China will face a complicated and uncertain situation abroad next year amid expectations that the global economy will grow slowly, according to the conclusions of an annual economic meeting.
The two-day Central Economic Work Conference, which ended on Sunday, warned those in attendance about the increasing dangers of protectionism and the pressures that could arise from potential inflation and asset bubbles.
"The world economy has changed from the fast development period before the crisis to a period of deep transformation," said a statement issued after the meeting.
Economists also warned that the largest uncertainties for the Chinese economy next year may come from outside, as the European debt crisis lingers and the US economic recovery remains sluggish.
Weaker demand from abroad has hit Chinese exports this year.
In November, the country's exports increased by only 2.9 percent year-on-year, down sharply from 11.6 percent in October.
Total foreign trade expanded only 1.5 percent in the month, making it effectively impossible to meet the country's goal of seeing a 10 percent increase for the full year.
Although China's manufacturing activity hit a 14-month high in December, a sub-index tracking new export orders was one of the few such gauges that showed a contraction, falling in line with economists' expectations that the country's exports will remain lackluster in December and into 2013.
The export-driven growth model will gradually lose its advantages, helping the Chinese economy rebalance, said Huang Mengfu, honorary chairman of the All-China Federation of Industry and Commerce.
"To strengthen international cooperation and improve internationalization will be the chief way of solving the global crisis," Huang said at a forum in Sanya, Hainan province, on Sunday.
Wang Jianxi, executive vice-president and chief risk officer at China Investment Corp, expressed optimism about Europe's prospects for economic recovery, an outcome that would help China achieve stable growth in the coming year.
"It is possible that the EU will still have room for economic growth because of its relatively advanced capacity for development," Wang said.
Advanced technological innovations and potential reforms to the social welfare system may also help indebted countries rebound, Wang said.
China plans to make its chief source of economic growth domestic consumption rather than exports. The resulting increase in the country's purchasing power will help boost the EU market, he added.
"Because of stronger cooperation between China and the EU, the Chinese sovereign wealth fund and companies will invest more in European projects," Wang said.
Wei Jianguo, secretary-general at the China Center for International Economic Exchanges, who is also a guest economist for China Daily, said the country should try to overcome these difficulties by strengthening its cooperation with the United States.
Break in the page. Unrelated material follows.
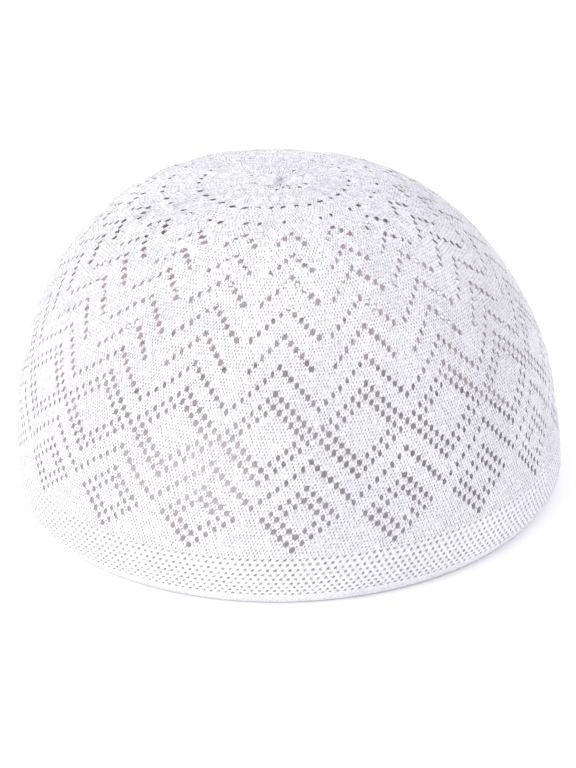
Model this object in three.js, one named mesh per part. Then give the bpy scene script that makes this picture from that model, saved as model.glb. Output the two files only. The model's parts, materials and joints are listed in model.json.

He suggested the world's two largest economies accelerate their talks over a free trade agreement.
Domestic companies will keep their eyes on bigger opportunities in the overseas mergers and acquisitions market in years to come.
Chen Feng, chairman of HNA Group, the parent company of Hainan Airlines, said the company is ready to see "more actions" in Europe.
HNA Group has conducted two large transactions in the aviation industry this year, one of which had it buy 48 percent of the French airline Aigel Azur.
In the next five to 10 years, the company plans to add to its holdings of overseas assets and increase its revenue, making the value of both equal to 30 to 40 percent of its total portfolio, up from the current 10 percent, Chen said.